Data trust is built through clarity and consistency. That means being deliberate about where logic lives, who defines metrics, how data is processed, and how everything is documented.
A Single Source of Truth Requires Centralized Logic
One of the fastest ways to lose trust in data is to allow business logic to spread across multiple layers of the stack.
When the same metric is calculated differently in a dashboard, a Python script, and a SQL model, inconsistencies are inevitable. Even small differences such as filters, joins, and edge case handling compound quickly. Over time, no one knows which version is correct.
A more reliable approach is to centralize business logic as close to the data as possible. In most modern stacks, that means the SQL layer.
This does not mean every transformation must live in one monolithic query. It means that core business definitions are implemented once, transformations are reusable and composable, and downstream tools consume rather than redefine logic.
When done well, dashboards become thin layers on top of trusted datasets instead of places where logic is recreated. The goal is simple. If two people query the same metric, they should get the same answer without needing to reconcile differences.
Metrics Are Defined by the Business, Not the Data Team
A common failure point in data systems is unclear ownership of metrics.
Data teams often end up defining key metrics because they are the ones building the pipelines and dashboards. But they are not the domain experts. This creates a subtle but important problem. Metrics get defined by implementation convenience rather than business reality.
Take revenue as an example. Revenue is not just a number pulled from a table. It reflects accounting rules, timing considerations, exclusions, and edge cases that are owned by finance. Without that context, any implementation is incomplete.
A more effective model is shared ownership with clear roles.
The business defines what a metric means. They decide what is included, excluded, and how it should behave. The data team is responsible for implementing that definition, enforcing it consistently, and making it available across the organization.
Crucially, the business must certify the result. This step is often skipped, but it is where trust is actually established. When stakeholders see that the data reflects their definition and formally agree that it is correct, the metric becomes authoritative.
This only works if the business is willing to take ownership. If stakeholders are not engaged, if they do not want to define metrics, or if they avoid signing off on definitions, the entire data effort struggles. In that situation, the data team is left guessing, and every number becomes open to debate.
Data trust requires buy in. Without it, the work is effectively dead in the water.

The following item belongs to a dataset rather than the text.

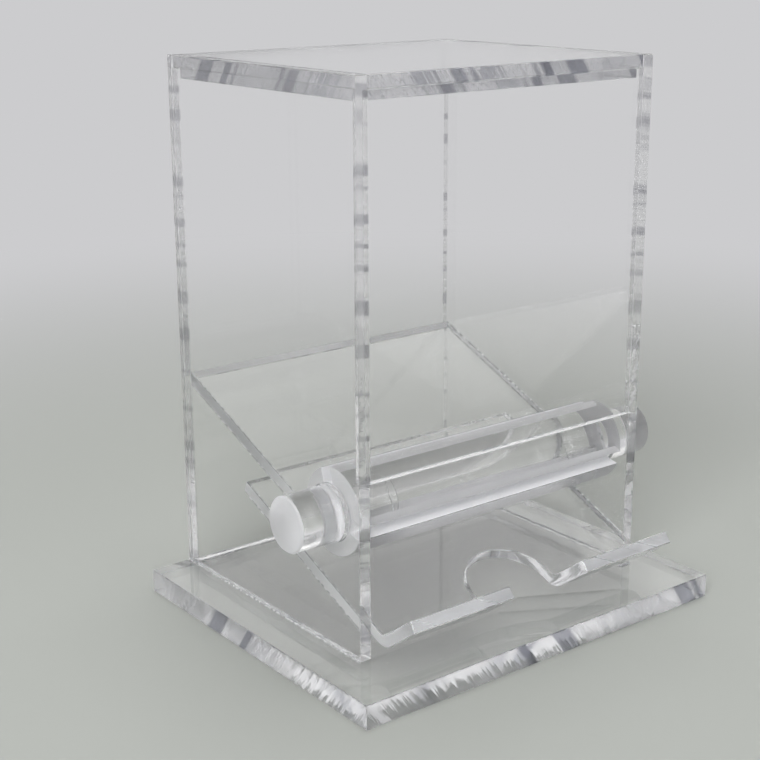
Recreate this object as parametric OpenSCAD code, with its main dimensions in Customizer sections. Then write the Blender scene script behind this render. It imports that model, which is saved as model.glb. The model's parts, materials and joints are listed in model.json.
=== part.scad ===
// Roller dispenser for thin wooden sticks, made of clear acrylic sheet and rod.
// The sticks lie across a sloped hopper floor. A grooved roller is turned by the
// knobs at its ends, takes one stick at a time over the front and drops it on a
// second slope, where it rolls forward into a turned-up lip with a finger notch.
// Origin: centre of the underside of the base. +X right, +Y back, +Z up.

/* [Box] */
// Thickness of the sheet of the walls, ramp, chute and lid top
sheet_t = 3; // [2:0.5:4]
// Clear width between the side panels, a little over the length of a stick
inner_w = 82; // [70:1:100]
// Depth of the side panels, front to back
box_d = 75; // [68:1:90]
// Height of the side panels above the base
side_h = 130.5; // [110:0.5:170]
// Height of the lower edge of the front panel above the base
front_gap_h = 42; // [41.5:0.5:44]

/* [Base] */
// Thickness of the base plate
base_t = 6; // [4:0.5:10]
// How far the base stands out at each side
base_side = 11; // [5:0.5:20]
// How far the base stands out in front
base_front = 16.5; // [15:0.5:25]

/* [Lid] */
// Thickness of the locating plate under the lid top
locator_t = 2.5; // [2:0.5:4]
// Clearance between the lid and each wall around it
lid_gap = 0.3; // [0.2:0.1:0.6]

/* [Ramp and chute] */
// Slope of the ramp and of the chute, in degrees
slope = 23; // [20:1:26]
// Height above the base of the ramp's top surface where it meets the back panel
ramp_h = 52; // [50:0.5:54]
// Gap between the ramp's lower end and the drum
ramp_gap = 1; // [0.5:0.25:1.5]
// How far the chute's top surface lies below the line of the ramp's
chute_drop = 12; // [11:0.5:12]
// Distance of the chute's rear end from the front of the box
chute_rear = 47.5; // [40:0.5:60]
// Distance of the bend from the front of the box, outwards
bend_out = 4.5; // [4:0.5:6]
// Inner radius of the bend
bend_r = 2; // [1:0.5:3]
// Length of the turned-up lip from the bend's corner
lip_len = 12; // [8:0.5:13]
// Rise of the lip above the horizontal, in degrees
lip_rise = 37; // [30:1:45]
// Width of the finger notch
notch_w = 23.4; // [18:0.2:30]
// Distance up the chute from the bend's corner to the centre of the notch's round end
notch_up = 1.8; // [1:0.2:4]

/* [Roller] */
// Distance of the roller's axis behind the front of the box
axis_in = 12.2; // [12:0.1:12.6]
// Height of the roller's axis above the base
axis_h = 32.4; // [32:0.1:32.8]
// Diameter of the drum
drum_d = 21; // [20:0.1:21.2]
// Gap between each end of the drum and the side panel
drum_gap = 0.5; // [0.3:0.1:1]
// Diameter of the knobs
knob_d = 13.3; // [10:0.1:14]
// How far each knob stands out of its side panel
knob_out = 11.35; // [6:0.05:14]
// Chamfer around the knob's free end
knob_chamfer = 0.4; // [0.2:0.1:1]
// Radial clearance of the knobs in the side panels' holes
knob_fit = 0.1; // [0.05:0.01:0.1]
// Diameter of the spigot that joins a knob to the drum
spigot_d = 5; // [4:0.1:6]
// Length of the spigot
spigot_len = 12.5; // [6:0.5:14]
// Radial room for glue around the spigot and behind its end
glue_gap = 0.05; // [0.03:0.01:0.1]
// Number of lengthwise grooves
groove_count = 3; // [1:1:4]
// Width of a groove
groove_w = 3.5; // [2.5:0.1:4]
// Depth of a groove from the drum's surface
groove_depth = 3.8; // [2.5:0.1:4]
// Direction of the first groove's mouth from the back, turning upwards, in degrees
groove_turn = 194; // [180:1:210]

/* [Hidden] */

$fn = 96;

// Colours
clear_sheet = [0.86, 0.91, 0.92, 0.4];
clear_edge = [0.78, 0.85, 0.86, 0.5];
frosted_rod = [0.93, 0.94, 0.97, 0.8];

// A small overlap, so that a cut runs past the face it opens
cut = 1;

// The box
box_w = inner_w + 2 * sheet_t;
base_w = box_w + 2 * base_side;
base_d = box_d + base_front;
front_y = base_front - base_d / 2;
rear_y = base_d / 2;
inner_front_y = front_y + sheet_t;
inner_rear_y = rear_y - sheet_t;
floor_z = base_t;
top_z = floor_z + side_h;
lid_seat_z = top_z - sheet_t;

// The ramp's and the chute's top surfaces
ramp_top_z = floor_z + ramp_h;
fall = tan(slope);
sheet_rise = sheet_t / cos(slope);

// The roller
axis_y = front_y + axis_in;
axis_z = floor_z + axis_h;
drum_r = drum_d / 2;
drum_len = inner_w - 2 * drum_gap;
knob_reach = box_w / 2 + knob_out;

// Height of the ramp's top surface at a given depth
function ramp_z(y) = ramp_top_z - (inner_rear_y - y) * fall;

// Height of the chute's top surface at a given depth
function chute_z(y) = ramp_z(y) - chute_drop;

// A point at a distance along a direction in the Y-Z plane
function along(p, dist, angle) = p + dist * [cos(angle), sin(angle)];

// The ramp's lower end keeps its gap to the drum: it is found on the ramp's own
// line, measured from the point of that line that is nearest to the axis
axis_above_ramp = (axis_z - ramp_z(axis_y)) * cos(slope);
ramp_foot = along([axis_y, axis_z], axis_above_ramp, slope - 90);
ramp_reach = sqrt(pow(drum_r + ramp_gap, 2) - pow(axis_above_ramp, 2));
ramp_end = along(ramp_foot, ramp_reach, slope);

// The chute's bend: the corner of its top surfaces, and the centre of its arc
bend_y = front_y - bend_out;
bend_corner = [bend_y, chute_z(bend_y)];
bend_turn = slope + lip_rise;
bend_angle = 180 - bend_turn;
bend_mid = slope + bend_angle / 2;
bend_centre = along(bend_corner, bend_r / sin(bend_angle / 2), bend_mid);
bend_setback = bend_r / tan(bend_angle / 2);
// How far the two halves of the bend run into each other, in degrees
bend_overlap = 0.01;
chute_len = (front_y + chute_rear - bend_y) / cos(slope);

// Extrudes a profile drawn in the Y-Z plane along X, centred on X = 0
module along_x(width) {
    translate([-width / 2, 0, 0]) rotate([90, 0, 90]) linear_extrude(width) children();
}

// A cylinder along X that starts at x and runs towards +X
module rod_x(x, length, r, y, z) {
    translate([x, y, z]) rotate([0, 90, 0]) cylinder(h = length, r = r);
}

// A plain rectangular plate from its low corner to its high corner
module plate(low, high) {
    translate(low) cube(high - low);
}

module base_plate() {
    color(clear_edge)
        plate([-base_w / 2, -base_d / 2, 0], [base_w / 2, base_d / 2, base_t]);
}

// A side panel with the hole that a knob turns in
module side_panel(inner_x, outer_x) {
    low_x = min(inner_x, outer_x);
    difference() {
        plate([low_x, front_y, floor_z], [low_x + sheet_t, rear_y, top_z]);
        rod_x(low_x - cut, sheet_t + 2 * cut, knob_d / 2 + knob_fit, axis_y, axis_z);
    }
}

module left_side_panel() {
    color(clear_sheet) side_panel(-inner_w / 2, -box_w / 2);
}

module right_side_panel() {
    color(clear_sheet) side_panel(inner_w / 2, box_w / 2);
}

module back_panel() {
    color(clear_sheet)
        plate([-inner_w / 2, inner_rear_y, floor_z], [inner_w / 2, rear_y, lid_seat_z]);
}

module front_panel() {
    color(clear_sheet)
        plate([-inner_w / 2, front_y, floor_z + front_gap_h],
              [inner_w / 2, inner_front_y, lid_seat_z]);
}

// The sloped floor of the hopper: its rear end is cut upright to meet the back panel
module hopper_ramp() {
    low_end = along(ramp_end, sheet_t, slope - 90);
    color(clear_sheet)
        along_x(inner_w)
            polygon([ramp_end, low_end,
                     [inner_rear_y, ramp_top_z - sheet_rise], [inner_rear_y, ramp_top_z]]);
}

// One leg of the bent sheet in the bend's own frame: the bend's axis is Z, the middle
// of the bend lies towards +X, and the leg runs off towards -Y with half of the bend
module tray_leg(length) {
    rotate(-bend_turn / 2) translate([0, 0, -inner_w / 2]) {
        translate([bend_r, -length, 0]) cube([sheet_t, length, inner_w]);
        rotate_extrude(angle = bend_turn / 2 + bend_overlap)
            translate([bend_r, 0]) square([sheet_t, inner_w]);
    }
}

// The chute and its lip, one heat-bent sheet
module bent_sheet() {
    translate([0, bend_centre.x, bend_centre.y])
        rotate([bend_mid - 180, 0, 0]) rotate([90, 0, 90]) {
            tray_leg(lip_len - bend_setback);
            mirror([0, 1, 0]) tray_leg(chute_len - bend_setback);
        }
}

// The finger notch: a round end on the chute that runs straight out over the lip
module finger_notch() {
    centre = along(bend_corner, notch_up, slope);
    reach = 2 * lip_len;
    translate([0, centre.x, centre.y]) rotate([slope, 0, 0]) {
        translate([0, 0, -reach]) cylinder(h = 2 * reach, d = notch_w);
        translate([-notch_w / 2, -reach, -reach]) cube([notch_w, reach, 2 * reach]);
    }
}

module chute_tray() {
    color(clear_sheet)
        difference() {
            bent_sheet();
            finger_notch();
        }
}

// The lid's top plate drops in between the side panels and rests on front and back
module lid_top_plate() {
    half = inner_w / 2 - lid_gap;
    color(clear_edge) plate([-half, front_y, lid_seat_z], [half, rear_y, top_z]);
}

// Glued under the top plate, it fits inside all four walls
module lid_locating_plate() {
    half = inner_w / 2 - lid_gap;
    color(clear_sheet)
        plate([-half, inner_front_y + lid_gap, lid_seat_z - locator_t],
              [half, inner_rear_y - lid_gap, lid_seat_z]);
}

// The profile of one square-bottomed groove: it runs outwards from its floor along +X
module groove_profile() {
    translate([drum_r - groove_depth, -groove_w / 2]) square([groove_depth + cut, groove_w]);
}

// The drum, with its lengthwise grooves and a blind bore in each end
module roller_drum() {
    bore_len = spigot_len + glue_gap;
    bore_r = spigot_d / 2 + glue_gap;
    color(frosted_rod)
        difference() {
            rod_x(-drum_len / 2, drum_len, drum_r, axis_y, axis_z);
            for (i = [0 : groove_count - 1])
                along_x(drum_len + 2 * cut)
                    translate([axis_y, axis_z]) rotate(groove_turn + i * 360 / groove_count)
                        groove_profile();
            rod_x(-drum_len / 2 - cut, bore_len + cut, bore_r, axis_y, axis_z);
            rod_x(drum_len / 2 - bore_len, bore_len + cut, bore_r, axis_y, axis_z);
        }
}

// A knob along +X: the spigot in the drum, the shoulder on its end, and the grip
module knob() {
    knob_r = knob_d / 2;
    translate([0, axis_y, axis_z]) rotate([0, 90, 0])
        rotate_extrude()
            polygon([[0, drum_len / 2 - spigot_len],
                     [spigot_d / 2, drum_len / 2 - spigot_len],
                     [spigot_d / 2, drum_len / 2],
                     [knob_r, drum_len / 2],
                     [knob_r, knob_reach - knob_chamfer],
                     [knob_r - knob_chamfer, knob_reach],
                     [0, knob_reach]]);
}

module left_knob() {
    color(frosted_rod) mirror([1, 0, 0]) knob();
}

module right_knob() {
    color(frosted_rod) knob();
}

base_plate();
left_side_panel();
right_side_panel();
back_panel();
front_panel();
hopper_ramp();
chute_tray();
lid_top_plate();
lid_locating_plate();
roller_drum();
left_knob();
right_knob();
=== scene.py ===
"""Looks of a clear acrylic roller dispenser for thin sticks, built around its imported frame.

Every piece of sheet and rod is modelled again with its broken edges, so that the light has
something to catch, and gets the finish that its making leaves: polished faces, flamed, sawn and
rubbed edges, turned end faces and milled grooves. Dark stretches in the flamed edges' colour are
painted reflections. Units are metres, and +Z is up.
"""
import json
import math

import bmesh
import bpy
from mathutils import Matrix, Vector


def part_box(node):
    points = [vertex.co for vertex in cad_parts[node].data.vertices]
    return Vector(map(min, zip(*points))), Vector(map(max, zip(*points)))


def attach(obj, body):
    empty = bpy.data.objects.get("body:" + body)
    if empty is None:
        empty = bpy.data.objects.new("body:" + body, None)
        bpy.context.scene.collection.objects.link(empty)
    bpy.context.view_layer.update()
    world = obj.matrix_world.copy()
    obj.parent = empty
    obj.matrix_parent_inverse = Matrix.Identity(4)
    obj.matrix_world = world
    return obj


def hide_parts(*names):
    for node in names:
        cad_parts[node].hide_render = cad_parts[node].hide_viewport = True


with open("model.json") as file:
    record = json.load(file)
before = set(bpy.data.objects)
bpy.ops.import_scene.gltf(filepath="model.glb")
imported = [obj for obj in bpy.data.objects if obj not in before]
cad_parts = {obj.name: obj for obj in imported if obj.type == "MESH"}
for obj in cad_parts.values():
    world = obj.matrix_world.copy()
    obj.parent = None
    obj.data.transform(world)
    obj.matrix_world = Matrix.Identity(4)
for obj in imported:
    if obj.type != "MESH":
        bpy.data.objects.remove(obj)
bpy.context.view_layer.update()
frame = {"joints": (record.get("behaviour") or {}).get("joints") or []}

MM = 0.001

# Sizes that the frame's boxes don't give
SHEET = 3 * MM
SLOPE = math.radians(23)
LIP_RISE = math.radians(37)
BEND_RADIUS = 2 * MM
LIP_LENGTH = 12 * MM
NOTCH_WIDTH = 23.4 * MM
NOTCH_UP = 1.8 * MM
SPIGOT_RADIUS = 2.5 * MM
SPIGOT_LENGTH = 12.5 * MM
GLUE_GAP = 0.05 * MM
KNOB_FIT = 0.1 * MM
GROOVE_COUNT = 3
GROOVE_WIDTH = 3.5 * MM
GROOVE_DEPTH = 3.8 * MM
GROOVE_TURN = math.radians(194)

# A sheet's edges are broken with a scraper before gluing, the drum's with fine paper, and the
# knobs are chamfered on the lathe
SHEET_CHAMFER = 0.2 * MM
DRUM_CHAMFER = 0.15 * MM
KNOB_CHAMFER = 0.4 * MM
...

Documentation Is Part of the System, Not an Afterthought
Most teams treat documentation as something to be done later, if time allows. In reality, documentation is part of the data system itself.

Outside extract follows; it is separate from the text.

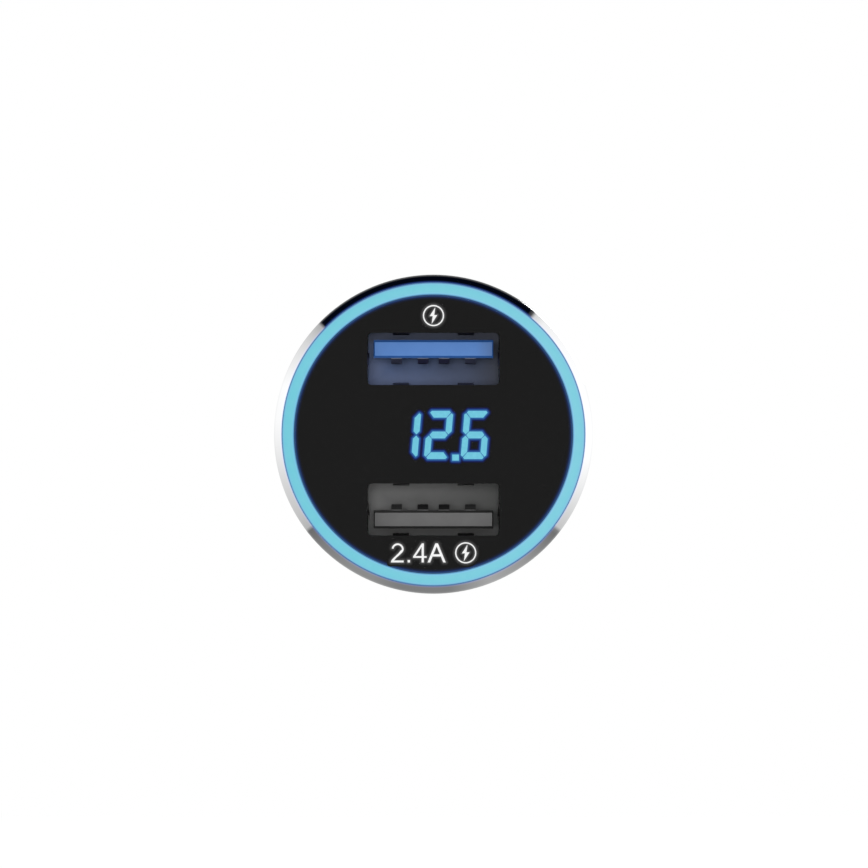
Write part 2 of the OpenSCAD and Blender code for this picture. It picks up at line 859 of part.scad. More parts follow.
// Moulded body in one piece: a cup that fills the sleeve, the shoulder, the barrel and the neck
module barrel_housing() {
    color("#1c1c1c") facing_front() difference() {
        union() {
            difference() {
                turned() housing_section();
                for (h = HANDS) at_hand(h)
                    translate([bore_r - slot_in, -slot_w / 2, slot_nose_z])
                        cube([2 * slot_in, slot_w, slot_head_z - slot_nose_z]);
            }
            for (h = HANDS) at_hand(h)
                translate([hook_x, 0, hook_z]) rotate([90, 0, 0])
                    cylinder(r = hook_bar_r, h = bar_len, center = true);
            both_sides(fixing_x) disc(pillar_r, floor_t - eps, ledge_z);
            guide_ribs();
        }
        both_sides(fixing_x) disc(screw_r, floor_t, ledge_z + over);
    }
}

// Half section of the body in [radius, Z]
module housing_section() {
    round_z = shoulder_len - shoulder_band;
    round_r = round_z + shoulder_sink;
    difference() {
        union() {
            intersection() {
                translate([head_r - round_r, round_z]) circle(round_r);
                square([head_r, round_z]);
            }
            square([head_r - round_r, shoulder_len]);
            translate([0, round_z - eps]) square([head_r, shoulder_band - seat_gap + eps]);
            translate([0, round_z]) square([ring_flange_r, lamp_back_z - round_z]);
            polygon([
                [0, eps],
                [seat_r, eps],
                [seat_r, -seat_len],
                [barrel_r, -seat_len - step_h],
                [barrel_r, -barrel_len],
                [0, -barrel_len],
            ]);
            translate([0, neck_end_z]) square([neck_r, neck_len + eps]);
        }
        translate([0, ledge_z]) square([cup_r, lamp_back_z]);
        translate([0, floor_t]) square([ledge_r, ledge_z]);
        translate([0, bore_end_z]) square([bore_r, floor_t - bore_end_z + eps]);
        translate([0, neck_end_z - over]) square([neck_bore_r, bore_end_z - neck_end_z + 2 * over]);
    }
}

// Narrow ribs that keep the barrel centred between the two side contacts
module guide_ribs() {
    for (top = [90, 270], i = [0:rib_count - 1])
        rotate(top + (i - (rib_count - 1) / 2) * rib_spread)
            translate([barrel_r - rib_root, -rib_w / 2, -barrel_len + rib_back])
                cube([rib_root + rib_h, rib_w, barrel_len - rib_back - seat_len - eps]);
}

// Metal cap ring screwed onto the neck, knurled for the fingers and tapered to the pin
module nose_ring() {
    band_z = -barrel_len - nose_band;
    color("silver") facing_front() difference() {
        turned() polygon([
            [neck_r + seat_gap, -barrel_len],
            [nose_r - nose_edge, -barrel_len],
            [nose_r, -barrel_len - nose_edge],
            [nose_r, band_z],
            [nose_tip_r, nose_tip_z + nose_edge],
            [nose_tip_r - nose_edge, nose_tip_z],
            [pin_r + run_gap, nose_tip_z],
            [pin_r + run_gap, neck_end_z],
            [neck_r + seat_gap, neck_end_z],
        ]);
        for (i = [1:knurl_count]) rotate(i * 360 / knurl_count)
            translate([nose_r + knurl_r / 2, 0, band_z + nose_edge])
                cylinder(r = knurl_r, h = nose_band - 3 * nose_edge, $fn = 24);
    }
}

// MOVING CONTACTS

// Sprung pin: a stem inside the spring, a flange behind the nose ring, and a domed tip
module centre_contact() {
    color("gainsboro") facing_front() turned() {
        translate([0, flange_back_z - eps]) square([stem_r, stem_len]);
        translate([0, flange_front_z]) square([flange_r, flange_t]);
        intersection() {
            translate([0, pin_tip_z]) square([pin_r, flange_front_z - pin_tip_z + eps]);
            union() {
                translate([0, pin_tip_z + dome_r]) circle(dome_r);
                translate([0, pin_tip_z + dome_r]) square([pin_r, flange_front_z - pin_tip_z]);
            }
        }
    }
}

// Coil spring between the plate and the pin's flange, swept as a six-sided tube
function coil_point(u) =
    let (a = 360 * spring_turns * u)
        [spring_r * cos(a), spring_r * sin(a),
         flange_back_z + wire_d / 2 + seat_gap + u * (spring_len - wire_d - 2 * seat_gap)];
function coil_ring(u, sides) =
    let (a = 360 * spring_turns * u, c = coil_point(u))
        [for (k = [0:sides - 1])
            let (b = 360 * k / sides)
                c + wire_d / 2 * [cos(b) * cos(a), cos(b) * sin(a), sin(b)]];

module contact_spring() {
    sides = 6;
    steps = ceil(spring_turns * 20);
    points = [for (i = [0:steps]) each coil_ring(i / steps, sides)];
    walls = [
        for (i = [0:steps - 1], k = [0:sides - 1])
            let (n = (k + 1) % sides)
                [i * sides + k, i * sides + n, (i + 1) * sides + n, (i + 1) * sides + k]
    ];
    first = [for (k = [sides - 1:-1:0]) k];
    last = [for (k = [0:sides - 1]) steps * sides + k];
    color("lightgray") facing_front() polyhedron(points, concat([first], walls, [last]));
}

// Brass plate soldered to the board's end, with a boss that centres the spring
module spring_plate() {
    color("goldenrod") facing_front() {
        disc(plate_r, plate_back_z, board_end_z);
        disc(boss_r, plate_back_z - boss_h, plate_back_z + eps);
    }
}

// Sprung ground leaf: hooked over the body's bar near the nose, bowed out through the slot,
// with its tail tucked in behind the barrel's wall
module side_contact(hand) {
    hook_mean = (hook_in_r + hook_out_r) / 2;
    foot_x = hook_x + hook_mean;
    crown_x = leaf_reach - leaf_t / 2;
    steps = 14;
    path = concat(
        [[foot_x, hook_z - 0.1]],
        [for (i = [0:steps])
            let (u = i / steps)
                [foot_x + (crown_x - foot_x) * sin(90 * u), hook_z + u * leaf_rise]],
        [for (i = [1:steps])
            let (u = i / steps)
                [crown_x + (leaf_tail_x - crown_x) * eased(u), leaf_crown_z + u * leaf_fall]],
        [[leaf_tail_x, leaf_end_z]]
    );
    color("gainsboro") facing_front() at_hand(hand) {
        along_y(leaf_w) polygon(strip(path, leaf_t));
        far = 3 * hook_out_r;
        translate([hook_x, 0, hook_z]) rotate([90, 0, 0]) difference() {
            cylinder(r = hook_out_r, h = leaf_w, center = true);
            cylinder(r = hook_in_r, h = leaf_w + over, center = true);
            linear_extrude(leaf_w + over, center = true)
                polygon([[0, 0], [far, 0], [far, far], [far / tan(hook_open), far]]);
        }
    }
}

// Tab soldered to the board, whose curved end carries the leaf's hook
module ground_tab(hand) {
    far = 3 * cradle_out;
    tab_from = board_narrow - tab_lap;
    tab_to = hook_x - sqrt(pow(cradle_in, 2) - pow(tab_rise, 2)) - eps;
    color("goldenrod") facing_front() at_hand(hand) {
        translate([hook_x, 0, hook_z]) rotate([90, 0, 0]) difference() {
            cylinder(r = cradle_out, h = tab_w, center = true);
            cylinder(r = cradle_in, h = tab_w + over, center = true);
            linear_extrude(tab_w + over, center = true) polygon([
                [0, 0],
                far * [cos(130), sin(130)],
                [0, 2 * far],
                [2 * far, 0],
                [0, -2 * far],
                far * [cos(230), sin(230)],
            ]);
        }
        translate([tab_from, board_y, hook_z + tab_rise])
            cube([tab_to - tab_from, tab_t, tab_len]);
    }
}

head_sleeve();
light_ring();
face_panel();
front_chassis();
display_block();
display_cells();
display_pins();
lamp_board();
for (i = LAMPS)
    ring_lamp(i);
for (s = SIDES) {
    port_shell(s);
    port_tongue(s);
    for (i = STRIPS)
        port_contact(s, i);
}
port_board();
board_screws();
link_header();
link_pins();
power_board();
input_capacitor();
output_capacitor();
inductor();
converter_chip();
charge_chip();
rectifier();
surface_fuse();
barrel_housing();
nose_ring();
centre_contact();
contact_spring();
spring_plate();
for (h = HANDS) {
    side_contact(h);
    ground_tab(h);
}
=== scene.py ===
import bpy
import bmesh
import json
import math
import numpy as np
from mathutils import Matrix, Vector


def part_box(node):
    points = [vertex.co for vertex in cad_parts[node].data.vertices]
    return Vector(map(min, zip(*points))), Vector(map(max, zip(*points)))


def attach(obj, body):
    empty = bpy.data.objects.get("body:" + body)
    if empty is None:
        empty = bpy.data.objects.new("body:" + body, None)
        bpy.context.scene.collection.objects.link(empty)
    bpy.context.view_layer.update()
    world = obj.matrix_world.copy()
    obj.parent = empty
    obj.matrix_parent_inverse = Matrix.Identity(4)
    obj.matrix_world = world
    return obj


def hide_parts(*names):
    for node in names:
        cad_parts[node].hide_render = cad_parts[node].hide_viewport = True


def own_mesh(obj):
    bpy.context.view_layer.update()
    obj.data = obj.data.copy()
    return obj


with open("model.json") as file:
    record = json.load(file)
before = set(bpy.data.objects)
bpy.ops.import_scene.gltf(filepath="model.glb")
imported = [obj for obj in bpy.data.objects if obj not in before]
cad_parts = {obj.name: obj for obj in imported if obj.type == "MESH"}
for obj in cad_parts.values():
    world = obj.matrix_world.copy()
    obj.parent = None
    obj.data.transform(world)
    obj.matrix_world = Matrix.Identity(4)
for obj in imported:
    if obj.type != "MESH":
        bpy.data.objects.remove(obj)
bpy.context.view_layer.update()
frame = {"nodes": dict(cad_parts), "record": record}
nodes = frame["nodes"]
slotOf = {part["node"]: part["material_slot"] for part in frame["record"]["subparts"]}
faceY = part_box("face_panel")[0].y    # front of the panel and of the ring light
mm = 0.001
black, white = (0, 0, 0), (1, 1, 1)


# colours as they read on a screen, 0 to 255
def screen(*levels):
    parts = [level / 255 for level in levels]
    return tuple(p / 12.92 if p <= 0.04045 else ((p + 0.055) / 1.055) ** 2.4 for p in parts)


def grey(level):
    return screen(level, level, level)


def scaled(colour, factor):
    return tuple(part * factor for part in colour)


# an output in the node tree that is being written; sums, products and so on of it add maths nodes
class Wire:
    tree = None

    def __init__(self, socket):
        self.socket = socket

    def __rsub__(self, other):
        return calc("SUBTRACT", other, self)

    def __rtruediv__(self, other):
        return calc("DIVIDE", other, self)


signs = {"add": "ADD", "sub": "SUBTRACT", "mul": "MULTIPLY", "truediv": "DIVIDE", "mod": "MODULO",
         "pow": "POWER", "gt": "GREATER_THAN", "lt": "LESS_THAN", "abs": "ABSOLUTE"}
for sign, operation in signs.items():
    setattr(Wire, f"__{sign}__", lambda *values, name=operation: calc(name, *values))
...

If a metric exists but no one understands how it is defined, where it comes from, or how it is calculated, it will not be trusted. People will either ignore it or recreate it themselves.
Good documentation does not need to be overly complex, but it must be clear and accessible. At a minimum, it should explain where the data comes from, how it is transformed into the final metric, and what the metric actually means.
The key is to write documentation in terms that all stakeholders can understand. This is not just for engineers or analysts. Finance, operations, and leadership should be able to read it and confirm that it reflects their understanding of the business.
When documentation is embedded into the development process and reviewed with stakeholders, it reinforces alignment. When it is treated as optional, divergence begins almost immediately.
Process Data Once, Not Repeatedly
Another common source of inconsistency is repeatedly processing the same data for different use cases.
It often starts innocently. A team builds a pipeline for one dashboard. Later, another team needs similar data but with slight variations, so a new pipeline is created. Over time, multiple pipelines pull from the same source, each applying slightly different logic.
This creates several problems. Costs increase due to redundant processing. There are more points of failure. Definitions begin to diverge.
A more maintainable approach is to process data once and reuse it across the system.
Raw data from a source should be ingested a single time, transformed into a clean and consistent intermediate layer, and then built upon for downstream use cases. Instead of duplicating pipelines, teams build on top of shared datasets. This reduces complexity and ensures that all consumers are working from the same foundation.
Trust Is Earned Through Impact
Even with the right structure in place, trust does not appear overnight. It is built over time through consistent delivery.
Data teams need to be deliberate about what they work on. Not every request is equal. Focusing on projects that have clear business impact is one of the fastest ways to build credibility.
When a team delivers a dataset or metric that directly improves decision making, reduces manual work, or resolves a long standing pain point, the business starts to pay attention. They begin to rely on the outputs. Over time, this reliance turns into trust.
This also reinforces the partnership model. When the business sees value, they are more willing to engage, define metrics, and take ownership. Without that early impact, it is difficult to get meaningful buy in.
Data Trust Is Built Through Consistency
There is no single feature or tool that creates data trust. It emerges from a system where business logic is defined once and reused, metrics are owned by the people who understand them, documentation is clear and maintained, and data is processed in a consistent and efficient way.
When these pieces are in place, trust becomes the default. People stop questioning numbers not because they are told to trust them, but because the system consistently produces results that align with their understanding of the business.
Without this foundation, even the most advanced data stack will struggle. The issue is not the technology. It is the lack of alignment behind it.